Forgiveness is not given only to those who apologize or those who earn it. The majority of people you might need to forgive may never acknowledge they’ve done you wrong. Perhaps they don’t even care. Then we play the “if only” game. I would forgive them “if only” they would say they’re sorry or admit what they did. Sure it might make forgiveness easier but it doesn’t give us license not to forgive if they don’t. Christ’s example teaches us this. “Father, forgive them. They don’t know what they are doing.”

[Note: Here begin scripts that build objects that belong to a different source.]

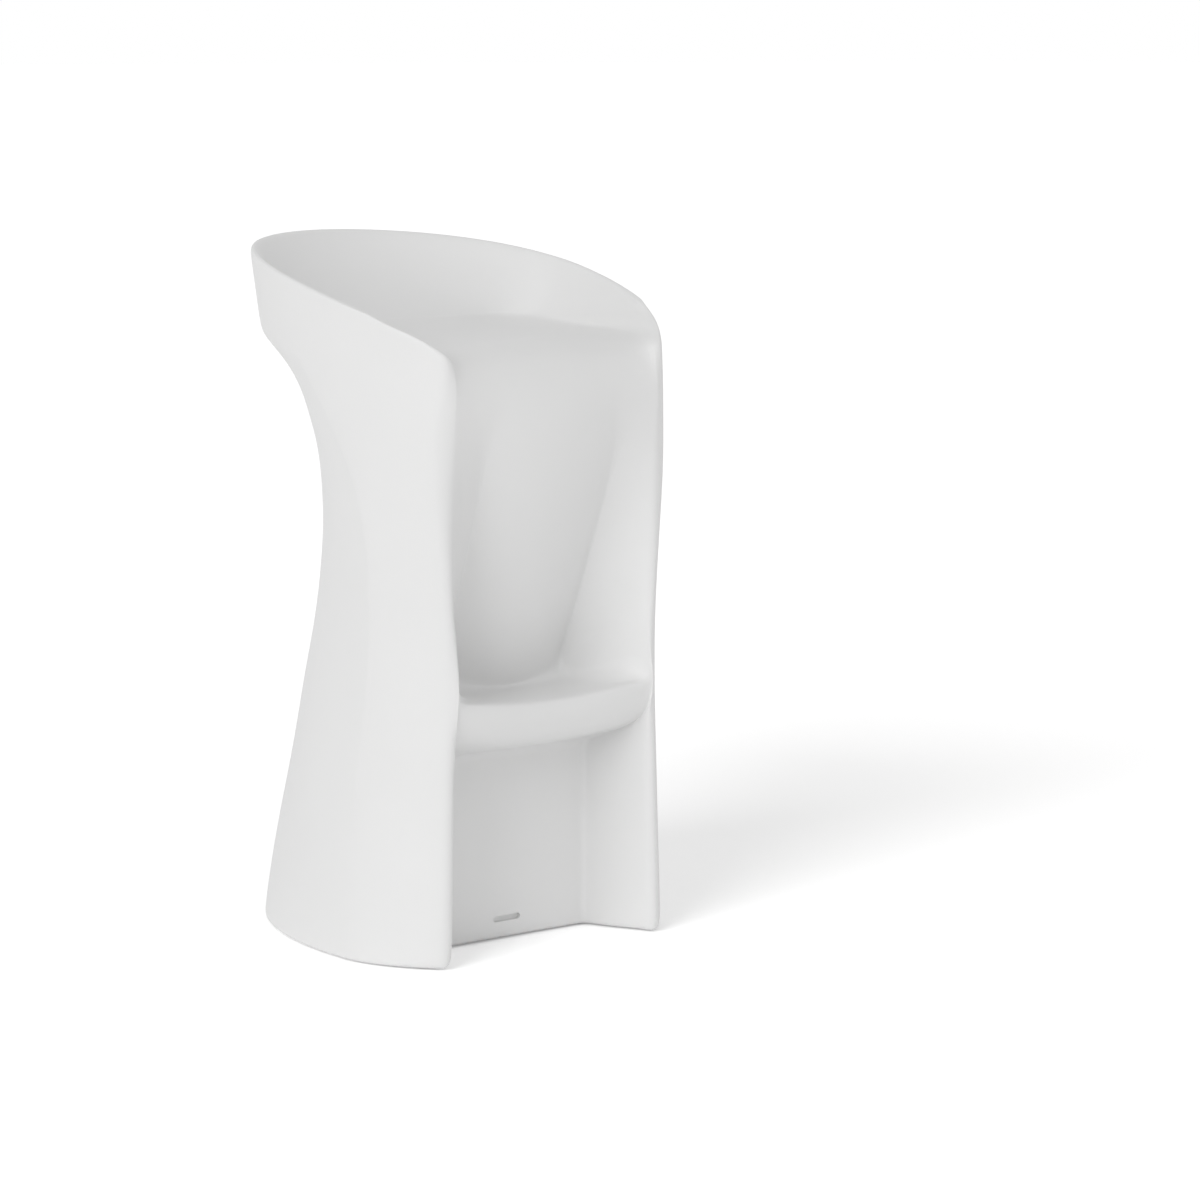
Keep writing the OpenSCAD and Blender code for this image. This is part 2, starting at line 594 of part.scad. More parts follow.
shell();
fill_insert();
fill_gasket();
fill_cap();
drain_insert();
drain_gasket();
drain_cap();
pad_front_left();
pad_front_right();
pad_rear_left();
pad_rear_right();
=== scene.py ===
import math
import bpy
from mathutils import Matrix, Vector
from numpy import array
from numpy.linalg import norm


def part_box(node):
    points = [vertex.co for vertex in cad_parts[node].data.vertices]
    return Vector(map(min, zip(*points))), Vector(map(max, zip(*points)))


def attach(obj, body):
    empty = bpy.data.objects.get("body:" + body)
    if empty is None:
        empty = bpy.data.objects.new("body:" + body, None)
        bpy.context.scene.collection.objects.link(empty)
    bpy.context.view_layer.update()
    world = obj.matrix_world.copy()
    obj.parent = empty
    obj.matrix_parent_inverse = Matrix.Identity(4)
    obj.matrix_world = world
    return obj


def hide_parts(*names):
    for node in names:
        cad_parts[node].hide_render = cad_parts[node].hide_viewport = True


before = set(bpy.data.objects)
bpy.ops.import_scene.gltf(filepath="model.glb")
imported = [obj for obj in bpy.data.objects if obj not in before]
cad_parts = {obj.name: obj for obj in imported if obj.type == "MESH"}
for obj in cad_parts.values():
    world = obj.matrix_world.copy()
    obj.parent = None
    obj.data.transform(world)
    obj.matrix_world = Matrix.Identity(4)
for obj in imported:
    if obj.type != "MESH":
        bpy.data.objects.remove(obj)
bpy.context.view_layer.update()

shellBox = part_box("shell")
print("frame loaded")


def freshStart():
    if bpy.context.object and bpy.context.object.mode != "OBJECT":
        bpy.ops.object.mode_set(mode="OBJECT")
    bpy.ops.object.select_all(action="DESELECT")


def nameIt(name):
    piece = bpy.context.object
    piece.name = name
    piece.data.name = name
    return piece


def useModifier(piece, kind, **settings):
    bpy.context.view_layer.objects.active = piece
    modifier = piece.modifiers.new(kind.title(), kind)
    for key, value in settings.items():
        setattr(modifier, key, value)
    bpy.ops.object.modifier_apply(modifier=modifier.name)


def pickFaces(piece, test):
    bpy.ops.object.mode_set(mode="OBJECT")
    bpy.context.tool_settings.mesh_select_mode = (False, False, True)
    for face in piece.data.polygons:
        face.select = bool(test(face))
    bpy.ops.object.mode_set(mode="EDIT")


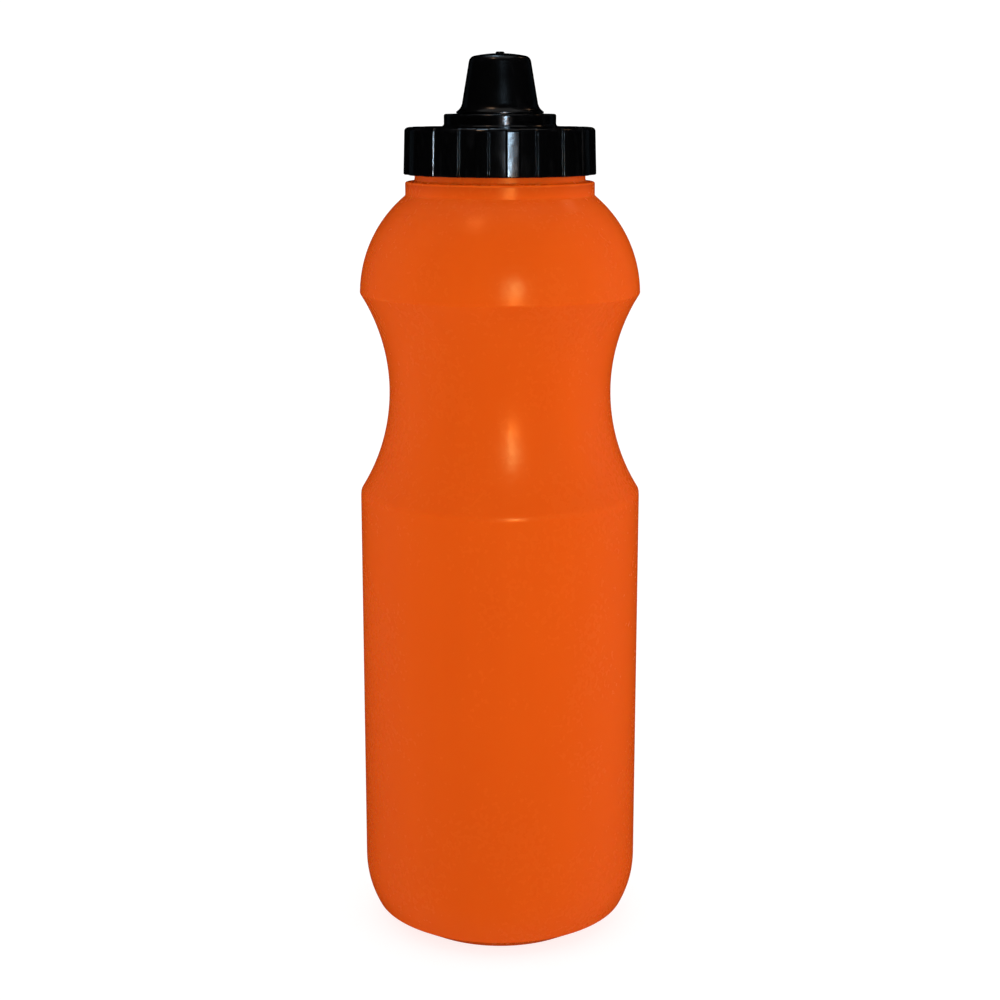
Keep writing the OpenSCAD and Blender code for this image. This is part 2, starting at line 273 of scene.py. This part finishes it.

So what IS forgiveness? Here’s the deal…all of us at one time or another have had someone betray us, hurt us, emotionally wound us, or do us wrong. Humanly speaking we have a “right” to hurt back, take an eye for an eye, or retaliate. When we forgive, we relinquish that “right.” Our motive changes from revenge to what is best for the individual. On the surface it appears to be a selfless act but it really isn’t because forgiveness is a gift we give ourselves. Sometimes the person we are forgiving doesn’t even know it. Sometimes a person knows it but doesn’t care. It doesn’t matter. For in relinquishing this “right” we trade caustic, self-destructing, control elements such as anger, resentment, and bitterness for peace. We can cross over from being a victim to being a survivor. We can get on with our lives. We can stop the past from dictating our present or future. We can let go and let God.

Forgiveness is the first step on a journey to healing. It doesn’t happen overnight. It’s a hard and sometimes long process but it’s truly worth the effort. For fostering forgiveness benefits not only our spiritual and emotional well-being but our physical life as well.